The goal to aim for is to get it decently good for all frequencies and decently good in the volume where you listen (not only in a single point).

And no, you can not equalize the room with electronics.

Like Tetsujin mention in their comment, the “phenomenon” you witness at the plots of your measurements is called comb-filtering. It can be experienced every single time you sum up two signals with energy at the same frequency bands with one of them being delayed relative to the other.

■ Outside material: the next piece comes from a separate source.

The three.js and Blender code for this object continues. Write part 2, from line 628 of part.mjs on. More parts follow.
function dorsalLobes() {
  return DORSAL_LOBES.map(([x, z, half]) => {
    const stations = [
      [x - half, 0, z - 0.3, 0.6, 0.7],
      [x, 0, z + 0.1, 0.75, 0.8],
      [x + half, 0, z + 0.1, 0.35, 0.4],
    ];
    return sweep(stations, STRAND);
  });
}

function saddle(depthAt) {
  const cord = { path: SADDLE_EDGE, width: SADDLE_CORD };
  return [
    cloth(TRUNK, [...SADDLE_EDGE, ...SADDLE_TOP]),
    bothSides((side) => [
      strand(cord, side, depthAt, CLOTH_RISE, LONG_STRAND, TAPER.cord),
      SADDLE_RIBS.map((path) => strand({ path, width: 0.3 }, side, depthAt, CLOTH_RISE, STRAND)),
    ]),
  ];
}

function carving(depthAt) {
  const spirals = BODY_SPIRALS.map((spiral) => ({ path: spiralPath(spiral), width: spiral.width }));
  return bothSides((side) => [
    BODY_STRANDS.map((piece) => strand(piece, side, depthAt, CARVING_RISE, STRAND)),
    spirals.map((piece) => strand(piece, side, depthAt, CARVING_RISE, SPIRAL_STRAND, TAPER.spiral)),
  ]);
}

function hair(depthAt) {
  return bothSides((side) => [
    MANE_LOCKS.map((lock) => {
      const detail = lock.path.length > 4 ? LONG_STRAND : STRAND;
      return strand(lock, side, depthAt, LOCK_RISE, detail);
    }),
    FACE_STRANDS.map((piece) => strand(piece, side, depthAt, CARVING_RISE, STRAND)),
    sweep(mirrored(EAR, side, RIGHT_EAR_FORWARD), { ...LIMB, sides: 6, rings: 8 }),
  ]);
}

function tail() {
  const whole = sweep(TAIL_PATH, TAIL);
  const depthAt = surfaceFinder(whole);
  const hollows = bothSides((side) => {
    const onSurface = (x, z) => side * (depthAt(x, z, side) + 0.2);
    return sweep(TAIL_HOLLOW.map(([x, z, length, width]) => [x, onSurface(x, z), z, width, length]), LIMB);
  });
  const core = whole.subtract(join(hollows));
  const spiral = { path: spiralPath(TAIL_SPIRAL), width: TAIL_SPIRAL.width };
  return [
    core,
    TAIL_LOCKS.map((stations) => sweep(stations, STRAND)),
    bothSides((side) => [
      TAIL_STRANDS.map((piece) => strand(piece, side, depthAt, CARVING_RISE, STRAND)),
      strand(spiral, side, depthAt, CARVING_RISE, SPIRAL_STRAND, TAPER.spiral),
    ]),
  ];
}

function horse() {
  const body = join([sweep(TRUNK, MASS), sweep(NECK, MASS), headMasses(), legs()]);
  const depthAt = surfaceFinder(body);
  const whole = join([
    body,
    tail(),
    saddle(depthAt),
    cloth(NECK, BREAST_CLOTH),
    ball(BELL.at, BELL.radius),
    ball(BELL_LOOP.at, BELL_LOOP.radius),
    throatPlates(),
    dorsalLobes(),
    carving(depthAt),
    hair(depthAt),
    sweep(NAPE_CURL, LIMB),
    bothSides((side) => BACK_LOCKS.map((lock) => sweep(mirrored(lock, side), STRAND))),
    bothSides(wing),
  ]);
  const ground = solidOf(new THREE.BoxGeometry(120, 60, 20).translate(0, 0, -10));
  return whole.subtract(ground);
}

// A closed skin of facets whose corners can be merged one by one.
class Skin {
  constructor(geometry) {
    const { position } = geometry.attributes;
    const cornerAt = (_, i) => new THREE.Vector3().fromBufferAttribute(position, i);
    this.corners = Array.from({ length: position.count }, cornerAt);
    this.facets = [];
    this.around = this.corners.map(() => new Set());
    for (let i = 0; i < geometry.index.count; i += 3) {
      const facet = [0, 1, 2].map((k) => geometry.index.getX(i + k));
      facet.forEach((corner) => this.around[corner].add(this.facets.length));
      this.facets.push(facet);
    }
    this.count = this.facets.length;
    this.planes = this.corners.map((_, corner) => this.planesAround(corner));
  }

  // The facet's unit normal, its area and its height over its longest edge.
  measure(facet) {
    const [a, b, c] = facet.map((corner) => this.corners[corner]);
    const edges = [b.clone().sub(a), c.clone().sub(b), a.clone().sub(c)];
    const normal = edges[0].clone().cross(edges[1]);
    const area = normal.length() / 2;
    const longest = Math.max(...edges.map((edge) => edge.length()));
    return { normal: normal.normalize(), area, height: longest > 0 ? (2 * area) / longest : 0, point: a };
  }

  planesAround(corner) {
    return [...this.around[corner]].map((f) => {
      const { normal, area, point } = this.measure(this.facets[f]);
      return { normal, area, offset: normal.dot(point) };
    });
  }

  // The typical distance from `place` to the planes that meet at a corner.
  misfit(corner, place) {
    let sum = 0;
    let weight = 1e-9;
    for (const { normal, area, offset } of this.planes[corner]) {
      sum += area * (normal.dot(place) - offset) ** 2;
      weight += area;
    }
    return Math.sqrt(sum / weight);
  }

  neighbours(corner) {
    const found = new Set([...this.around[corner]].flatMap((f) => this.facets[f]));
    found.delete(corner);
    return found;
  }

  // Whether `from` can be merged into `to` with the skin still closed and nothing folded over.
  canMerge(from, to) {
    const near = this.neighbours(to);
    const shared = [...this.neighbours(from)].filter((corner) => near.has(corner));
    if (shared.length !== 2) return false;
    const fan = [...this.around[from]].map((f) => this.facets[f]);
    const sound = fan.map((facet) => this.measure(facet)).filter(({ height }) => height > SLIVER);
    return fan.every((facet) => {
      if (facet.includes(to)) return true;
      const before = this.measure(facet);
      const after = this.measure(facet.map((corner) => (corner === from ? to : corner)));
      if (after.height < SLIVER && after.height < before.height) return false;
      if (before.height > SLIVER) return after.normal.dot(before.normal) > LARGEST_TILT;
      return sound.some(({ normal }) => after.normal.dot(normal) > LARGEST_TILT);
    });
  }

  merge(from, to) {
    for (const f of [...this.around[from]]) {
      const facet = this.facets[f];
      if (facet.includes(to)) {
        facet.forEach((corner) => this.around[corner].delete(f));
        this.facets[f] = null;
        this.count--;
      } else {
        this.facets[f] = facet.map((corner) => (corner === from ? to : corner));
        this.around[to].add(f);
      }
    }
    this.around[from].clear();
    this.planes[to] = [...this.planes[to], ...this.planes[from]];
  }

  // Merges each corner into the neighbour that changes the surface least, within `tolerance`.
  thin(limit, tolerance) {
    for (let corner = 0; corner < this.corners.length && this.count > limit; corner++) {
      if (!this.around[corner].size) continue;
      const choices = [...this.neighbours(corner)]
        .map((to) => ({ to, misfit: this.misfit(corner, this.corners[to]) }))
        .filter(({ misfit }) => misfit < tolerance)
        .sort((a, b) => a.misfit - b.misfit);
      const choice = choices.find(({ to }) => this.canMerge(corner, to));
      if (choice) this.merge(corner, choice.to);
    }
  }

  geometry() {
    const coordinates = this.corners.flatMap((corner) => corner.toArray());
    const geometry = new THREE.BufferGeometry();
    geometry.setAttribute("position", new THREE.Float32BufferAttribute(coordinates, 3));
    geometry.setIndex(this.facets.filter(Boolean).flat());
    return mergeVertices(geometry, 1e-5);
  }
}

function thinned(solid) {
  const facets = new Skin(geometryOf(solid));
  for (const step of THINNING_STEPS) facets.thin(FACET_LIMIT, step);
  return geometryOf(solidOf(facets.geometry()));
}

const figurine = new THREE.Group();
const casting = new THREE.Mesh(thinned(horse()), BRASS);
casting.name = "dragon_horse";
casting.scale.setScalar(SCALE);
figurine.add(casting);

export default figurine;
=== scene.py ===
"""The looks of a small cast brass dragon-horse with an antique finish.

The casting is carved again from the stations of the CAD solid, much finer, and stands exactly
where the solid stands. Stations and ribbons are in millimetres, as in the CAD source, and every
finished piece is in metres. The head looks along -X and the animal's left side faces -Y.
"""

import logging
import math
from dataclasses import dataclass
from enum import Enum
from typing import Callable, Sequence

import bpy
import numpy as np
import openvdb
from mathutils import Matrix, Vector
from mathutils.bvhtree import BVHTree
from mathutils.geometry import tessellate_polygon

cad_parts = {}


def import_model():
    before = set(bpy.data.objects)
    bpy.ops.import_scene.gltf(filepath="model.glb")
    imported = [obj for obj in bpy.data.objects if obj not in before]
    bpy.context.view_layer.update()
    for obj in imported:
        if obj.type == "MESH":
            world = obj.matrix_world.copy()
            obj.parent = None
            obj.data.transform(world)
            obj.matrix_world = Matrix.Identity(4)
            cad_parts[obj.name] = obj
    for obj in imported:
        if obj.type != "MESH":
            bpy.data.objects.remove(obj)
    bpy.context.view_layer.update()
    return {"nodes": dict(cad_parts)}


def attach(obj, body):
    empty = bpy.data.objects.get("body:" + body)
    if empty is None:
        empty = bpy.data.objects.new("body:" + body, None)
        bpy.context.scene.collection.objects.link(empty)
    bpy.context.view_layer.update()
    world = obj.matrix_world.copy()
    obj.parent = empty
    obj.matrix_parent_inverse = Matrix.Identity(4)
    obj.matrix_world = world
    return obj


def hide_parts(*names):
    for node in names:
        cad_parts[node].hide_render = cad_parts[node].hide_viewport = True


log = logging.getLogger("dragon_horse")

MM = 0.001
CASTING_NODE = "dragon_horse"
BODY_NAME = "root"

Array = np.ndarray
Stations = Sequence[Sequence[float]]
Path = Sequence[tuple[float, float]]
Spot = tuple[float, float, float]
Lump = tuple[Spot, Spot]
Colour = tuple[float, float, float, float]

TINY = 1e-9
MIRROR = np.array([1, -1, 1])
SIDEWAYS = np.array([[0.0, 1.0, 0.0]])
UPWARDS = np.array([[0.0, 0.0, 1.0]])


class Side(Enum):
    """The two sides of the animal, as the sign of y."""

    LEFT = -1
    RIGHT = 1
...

Simply put, the path length difference between the two sources (or in general the delay between the two summed signals) introduces some frequency-dependent phase difference. If for example a 1 kHz sine-wave is the signal of interest, then by delaying one of the speaker's output by half its period (this is T/2 => 0.001/2, which translates to 0.5 ms, where T is the period) it would result in perfect cancellation. Now, since the two sources (speakers) reproduce the exact same signal, the delay is introduced due to displacement of the measurement microphone from the equidistant axis (the “head” is supposed to be placed on this axis in a stereo setup) normal to the loudspeaker setup axis. Depending on the distance from the speakers, some movement on the left or right of this “symmetry axis” will result in some path difference between the two speakers, thus, effectively introducing some phase difference between the two signals (one from each speaker) reaching the measurement sensor.

Now, as I mentioned above, the phase shift is frequency-dependent and this is due to the fact that a constant delay (introduced by the path length difference) introduces different phase shifts for each frequency. To clarify, a 1 ms delay to one of the two signals would introduce a 180 degrees (pi radians) shift for the 500 Hz frequency, a 360 degrees (2 pi radians) shift for a 1 kHz frequency, 540 degrees (3 pi radians) for the 1.5 kHz, 720 degrees (4 pi radians) for the 2 kHz and so on (I hope you see the pattern).

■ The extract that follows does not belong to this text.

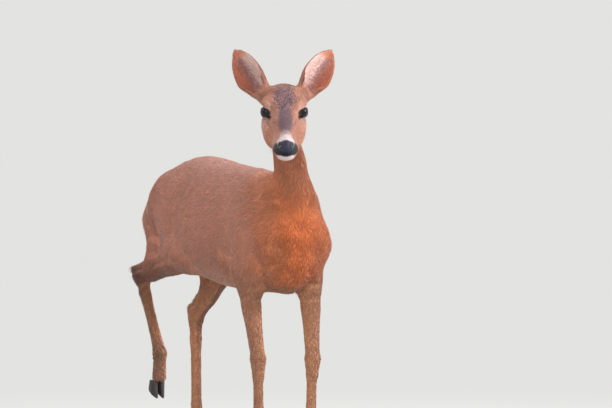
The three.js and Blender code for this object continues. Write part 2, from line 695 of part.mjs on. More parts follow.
// A foot's frame: origin on the sole's level under the coronet, x to the left, y backward and z up the foot.
function footFrame(leg) {
  const fetlock = spot(leg.fetlock);
  const coronet = spot(leg.coronet);
  const slope = Math.atan2(fetlock.y - coronet.y, fetlock.z - coronet.z);
  const planted = Math.atan2(30, 56);
  const raised = leg.coronet[2] > CORONET_HEIGHT;
  const turn = new THREE.Matrix4().makeRotationX(raised ? planted - slope : 0);
  const drop = new THREE.Matrix4().makeTranslation(0, 0, -CORONET_HEIGHT);
  return turn.setPosition(coronet).multiply(drop);
}

function hoofSolid(leg, side) {
  const rows = [0, SOLE_EDGE.height, HOOF_HEIGHT].map((height) => {
    const toe = -HOOF_LENGTH * HOOF_TOE_SHARE + height / Math.tan(radians(HOOF_WALL));
    const heel = HOOF_LENGTH * (1 - HOOF_TOE_SHARE) + height * HOOF_HEEL_LEAN;
    const half = (heel - toe) / 2;
    return Array.from({ length: SEGMENTS.hoof }, (_, i) => {
      const angle = 2 * Math.PI * i / SEGMENTS.hoof;
      const along = Math.cos(angle);
      const taper = 1 - (along < 0 ? HOOF_TOE_TAPER : HOOF_HEEL_TAPER) * along * along;
      const width = (HOOF_HALF_WIDTH - (height === 0 ? SOLE_EDGE.inset : 0)) * taper;
      const x = side * HOOF_SPACING - width * Math.sin(angle) - side * HOOF_TOE_IN * Math.max(0, -along);
      return new THREE.Vector3(x, toe + half * (1 + along), height);
    });
  });
  const bottom = new THREE.Vector3(side * HOOF_SPACING, 0, 0);
  const top = new THREE.Vector3(side * HOOF_SPACING, 0, HOOF_HEIGHT);
  const geometry = ringGeometry([[bottom], ...rows, [top]]).applyMatrix4(footFrame(leg));
  const { point, normal } = coronetCut(leg);
  return cutAway(solid(geometry), point, normal.clone().negate());
}

function coronetCut(leg) {
  const point = spot(leg.coronet);
  return { point, normal: point.clone().sub(spot(leg.fetlock)).normalize() };
}

function dewclawSolid(leg, side, grow) {
  const cone = new THREE.ConeGeometry(DEWCLAW_RADIUS + grow, DEWCLAW_LENGTH + 2 * grow, SEGMENTS.dewclaw);
  cone.rotateX(-Math.PI / 2);
  cone.rotateX(radians(DEWCLAW_SLOPE));
  cone.translate(side * DEWCLAW_AT.side, DEWCLAW_AT.back, -DEWCLAW_AT.below);
  const fetlock = spot(leg.fetlock);
  return solid(cone.translate(fetlock.x, fetlock.y, fetlock.z));
}

// ---------------------------------------------------------------- legs

const DOWN = UP.clone().negate();
const alongLeg = (tilt) => DOWN.clone().applyAxisAngle(LEFT, radians(tilt));

function cannonCut(leg, top) {
  const joint = spot(top);
  const fetlock = spot(leg.fetlock);
  return { point: joint.clone().lerp(fetlock, leg.cut), normal: fetlock.clone().sub(joint).normalize() };
}

// The block that takes the cannon's place out of a haunch.
function cannonBlock({ point, normal }) {
  const [across, deep] = [90, 120];
  const block = new THREE.BoxGeometry(across, across, deep);
  block.translate(0, 0, (deep - GAP) / 2);
  block.applyQuaternion(new THREE.Quaternion().setFromUnitVectors(UP, normal));
  return solid(block.translate(point.x, point.y, point.z));
}

function addLower(name, leg, top) {
  const [joint, fetlock, coronet] = [top, leg.fetlock, leg.coronet].map(spot);
  const cannon = fetlock.clone().sub(joint).normalize();
  const pastern = coronet.clone().sub(fetlock).normalize();
  const shares = [0.02, 0.1, 0.2, 0.35, 0.6, 0.8, 0.9];
  const rows = shares.map((t) => row(joint.clone().lerp(fetlock, t), cannon, LEFT, { reach: REACH.cannon }));
  const foot = { reach: REACH.foot };
  rows.push(row(fetlock, cannon.clone().add(pastern), LEFT, foot));
  for (const t of [0.3, 0.65, 1]) rows.push(row(fetlock.clone().lerp(coronet, t), pastern, LEFT, foot));
  rows.push(row(coronet.clone().addScaledVector(pastern, 2 * OVERRUN), pastern, LEFT, foot));
  let lower = solid(flatEnded(animalField, rows, SEGMENTS.cannon));
  const cut = cannonCut(leg, top);
  lower = cutAway(lower, cut.point, cut.normal.clone().negate());
  const hoofLine = coronetCut(leg);
  lower = cutAway(lower, hoofLine.point, hoofLine.normal);
  for (const [toe, side] of [['outer', 1], ['inner', -1]]) {
    const outward = side * Math.sign(leg.coronet[1]);
    add(`hoof_${name}_${toe}`, hoofSolid(leg, outward), horn);
    add(`dewclaw_${name}_${toe}`, dewclawSolid(leg, outward, 0), horn);
    lower = lower.subtract(dewclawSolid(leg, outward, GAP));
  }
  add(`cannon_${name}`, lower, coat);
}

function addForeLeg(name, leg) {
  const [elbow, carpus] = [leg.elbow, leg.carpus].map(spot);
  const rows = [
    [elbow.clone().add(new THREE.Vector3(0, 8, 110)), 120],
    [elbow.clone().add(new THREE.Vector3(0, 8, 75)), 110],
    [elbow.clone().add(new THREE.Vector3(0, 6, 45)), 80],
    [elbow.clone().add(new THREE.Vector3(0, 4, 20)), 70],
    [elbow, 60],
  ];
  for (const t of [0.12, 0.25, 0.4, 0.6, 0.8, 0.92, 1]) rows.push([elbow.clone().lerp(carpus, t), 55]);
  rows.push([carpus.clone().add(new THREE.Vector3(0, 0, -34)), 40]);
  const rings = rows.map(([origin, reach]) => row(origin, DOWN, LEFT, { reach }));
  const forearm = solid(flatEnded(animalField, rings, SEGMENTS.forearm)).intersect(foreLegBox(leg, GAP));
  const cut = cannonCut(leg, leg.carpus);
  add(`forearm_${name}`, cutAway(forearm, cut.point, cut.normal), coat);
  addLower(name, leg, leg.carpus);
}

// The last rows of a haunch: a rounded heel, or a flat end inside the cannon.
function heelRows(leg, rings) {
  const { origin, heading, side } = rings[rings.length - 1];
  if (!leg.cap) return [cap(rings[rings.length - 1])];
  const leaning = leg.cap.map((lean) => row(origin, heading, side, { lean, reach: REACH.heel }));
  return [...leaning, row(origin, heading, side, { pole: 1 })];
}

function addHindLeg(name, leg) {
  const [hip, hock] = [leg.hip, leg.hock];
  const rings = leg.rows.map(([forward, up, tilt, reach]) => {
    const left = lerp(hock[1], hip[1], clamp((up - hock[2]) / (hip[2] - hock[2]), 0, 1));
    return row(spot([forward, left, up]), alongLeg(tilt), LEFT, { reach });
  });
  const side = Math.sign(hip[1]);
  const bluntEnd = skin(animalField, [cap(rings[0]), ...rings, ...heelRows(leg, rings)], SEGMENTS.haunch);
  let haunch = solid(bluntEnd).intersect(haunchPrism(side, GAP));
  const cut = cannonCut(leg, leg.hock);
  haunch = haunch.subtract(cannonBlock(cut)).subtract(tailSolid(GAP));
  add(`haunch_${name}`, haunch, coat);
  addLower(name, leg, leg.hock);
}

for (const side of ['left', 'right']) {
  addForeLeg(`fore_${side}`, FORE_LEGS[side]);
  addHindLeg(`hind_${side}`, HIND_LEGS[side]);
}

// ---------------------------------------------------------------- origin under the middle of the animal

const box = new THREE.Box3().setFromObject(group);
group.position.set(-(box.min.x + box.max.x) / 2, -(box.min.y + box.max.y) / 2, -box.min.z);

export default group;
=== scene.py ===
"""A standing roe doe as a life-size museum model: one skin, its coat in tufts, eyes and hooves.

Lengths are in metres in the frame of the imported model: X to the deer's left, -Y forward, Z up.
Forms, patches and hair are placed in millimetres, measured from the body's origin or from the poll.
"""

import math

import bmesh
import bpy
import numpy as np
import openvdb as vdb
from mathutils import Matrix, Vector


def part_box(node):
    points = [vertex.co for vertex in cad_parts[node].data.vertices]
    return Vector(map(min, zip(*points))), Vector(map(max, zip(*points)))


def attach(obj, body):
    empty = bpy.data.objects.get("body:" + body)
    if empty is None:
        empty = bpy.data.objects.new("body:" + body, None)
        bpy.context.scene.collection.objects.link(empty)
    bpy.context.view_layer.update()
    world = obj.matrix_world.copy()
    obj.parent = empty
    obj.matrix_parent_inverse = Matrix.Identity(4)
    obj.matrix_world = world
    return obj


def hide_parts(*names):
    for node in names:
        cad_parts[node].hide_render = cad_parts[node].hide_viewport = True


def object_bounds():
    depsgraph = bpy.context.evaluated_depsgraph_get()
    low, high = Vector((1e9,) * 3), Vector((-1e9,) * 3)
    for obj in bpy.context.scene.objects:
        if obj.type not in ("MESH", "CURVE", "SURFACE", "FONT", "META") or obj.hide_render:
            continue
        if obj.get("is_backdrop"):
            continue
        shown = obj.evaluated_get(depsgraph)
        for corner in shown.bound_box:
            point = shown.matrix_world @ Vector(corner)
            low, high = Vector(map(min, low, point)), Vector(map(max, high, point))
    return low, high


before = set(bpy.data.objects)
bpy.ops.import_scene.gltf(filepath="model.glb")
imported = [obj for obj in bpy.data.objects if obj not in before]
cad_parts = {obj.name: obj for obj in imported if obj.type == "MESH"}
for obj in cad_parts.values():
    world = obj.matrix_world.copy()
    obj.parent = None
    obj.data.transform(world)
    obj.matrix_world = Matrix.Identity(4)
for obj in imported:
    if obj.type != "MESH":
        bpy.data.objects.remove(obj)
cad_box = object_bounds()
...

On the above example I believe you can see that some frequencies will be summed constructively (1 kHz, 2 kHz and all those that have a phase difference between -120 to 120 degrees and 2 pi multiples of those, with varying degree of amplitude increase) while others will be summed destructively (500 Hz, 1.5 kHz and all those that have a phase offset between 120 and 240 and 2 pi multiples of those, with varying degree of amplitude decrease). This is exactly the pattern you see in your measurements.

Now consider two signals with different amplitude but otherwise identical. When summed up with one of them being delayed, then the magnitude of the summed frequencies will never become zero (since one of the signals won't be able to completely cancel the other) or twice the original one (the only way to get two with two signals is for both of them to have the same amplitude). This is what happens in reality, since you will never encounter a case where the two signals will have the same amplitude. This is due to distance differences between the speakers (you are closer to one of those) and off-axis drops in sensitivity/response of the speakers. Thus you will never experience complete cancellation (although you will most probably get some values that are effectively equal to complete cancellation, especially if you take into account hearing mechanisms such as loudness contours, masking and amplitude Just-Noticable-Differences (JNDs)).

To conclude, I have to say that although you get some ripples in the low end in the first measurement they seem to show a pattern, which doesn't suggest standing waves. This has intrigued me, since I would expect to be able to discern those in such a plot. Nevertheless, I am used to looking at plots with logarithmic frequency axis and I may be completely wrong on this one.

Finally, in order to get a better understanding of room acoustics and related phenomena you can refer to textbooks such as "Acoustics of Small Rooms" by Kleiner and Tichy, "Recording Studio Design" by Newell and for a more mathematical approach "Room Acoustics" by Kuttruff.